Using fingerprints to identify and approve health care (electronic authorization) in clinics and hospitals has been a leading technological innovation in the Chilean health industry over the last few years.
Each transaction validates the identity of the patient, values each service, provides the insurer’s authorization and, if applicable, the supplementary insurer’s authorization. The patient can immediately pay the amounts not covered by insurance with any of the 18 enabled credit cards using only their fingerprint.
The system collects funds from the insurance and credit card companies every week, and pays 1,800 health care providers. It issues the respective electronic invoices, and publishes on the internet a current account for each entity involved in the process.
The requirement for an information highway
Electronic authorization at accredited health care providers replaces the traditional sale of Health Care Vouchers (BAS in Spanish), which was previously undertaken at branches and other delegated entities representing various health financing institutions. The new process enables health care to be authorized in the same place and at the same time that it is provided.
The solution developed by SONDA conceived a company, called I-Med, which aims to market and implement the electronic authorization system to all the different stakeholders in the healthcare market. Since its inception four years ago, I-Med has created a true information highway that makes complex inter-agency transactions more flexible, transparent and rapid at the moment patients request health care.
I-Med was proposed by FONASA, who tendered all their systems, such as issuing traditional Health Care Vouchers, authorizing medical absences, and revenue collection. However, a chapter was included that contained an innovation to replace traditional Vouchers with electronic authorization. Electronic authorization already existed in the market, but this was a closed system for a unique group of Health Care Insurers that formed the company Atesa (Banmedica, Consalud and Promepart).
The project was entirely developed by SONDA, and the technologies employed included the transactional monitor Tuxedo, which enables a large volume of transactions to be handled simultaneously.
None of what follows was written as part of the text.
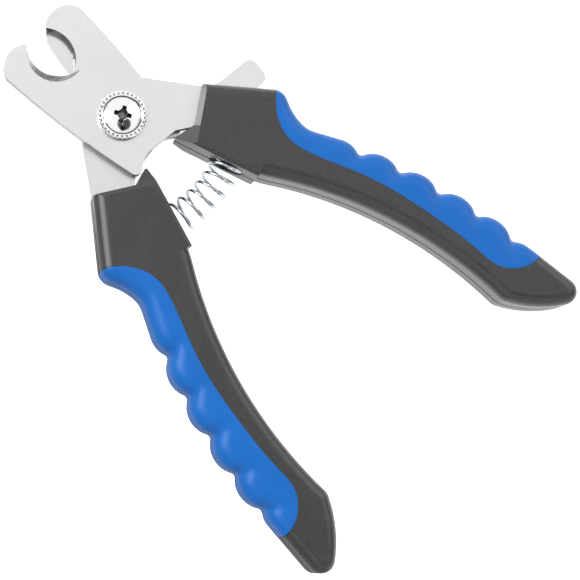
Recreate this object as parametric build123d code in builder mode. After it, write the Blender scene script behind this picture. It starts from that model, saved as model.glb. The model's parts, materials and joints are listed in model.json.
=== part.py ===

Also ORDEN Dag Web technology was employed, which embeds applications in a Web browser, thereby paving the way for future system expansion, and the distribution of newer versions without having to reinstall the application at each health care provider, since updates are installed through the network.
Health care providers can interact with I-Med using this solution in three ways. The first solution is direct sales, where the provider has a cash sale application with I-Med; the second solution is where I-Med only issues the electronic authorization and assumes that the provider collects the cash; and the third solution is the interface mode where the provider interfaces with I-Med and issues the electronic authorization. This resulted in a new challenge, as all the providers used different codes for their services compared to those used by the Health Care Insurers. So we had to standardize these codes, consolidating a common language for both the insurers and the providers. Therefore, we built a modern and robust information highway, which allows the system to operate correctly.
Then the product was expanded, integrating new providers after verifying them with insurers. Furthermore, user payment using other debit and credit cards was activated.
Benefits for patients means benefits for health care institutions
The electronic authorization system has improved the perception of patients from all social strata of the services provided by health care providers and insurers. Furthermore, it enables anyone to receive health care even if they are not carrying the necessary documents, such as an identity card, a Health Care Insurer or Fonasa card, a debit or credit card, etc.
Not only in Chile or Latin America, but throughout the world, there is currently an awareness that the healthcare market is complex. Health care for each patient requires many institutions to interact, which include financiers and insurers but more so providers, which cover the primary physician, specialists, hospitals, clinics, ambulances, laboratories and pharmacies, etc. There are even more stakeholders if payment is made using a bank or commercial credit card. The need to view medicine as many integrated services, encourages institutions to value an integrated system that allows them to operate efficiently and deliver value-added services to their patients.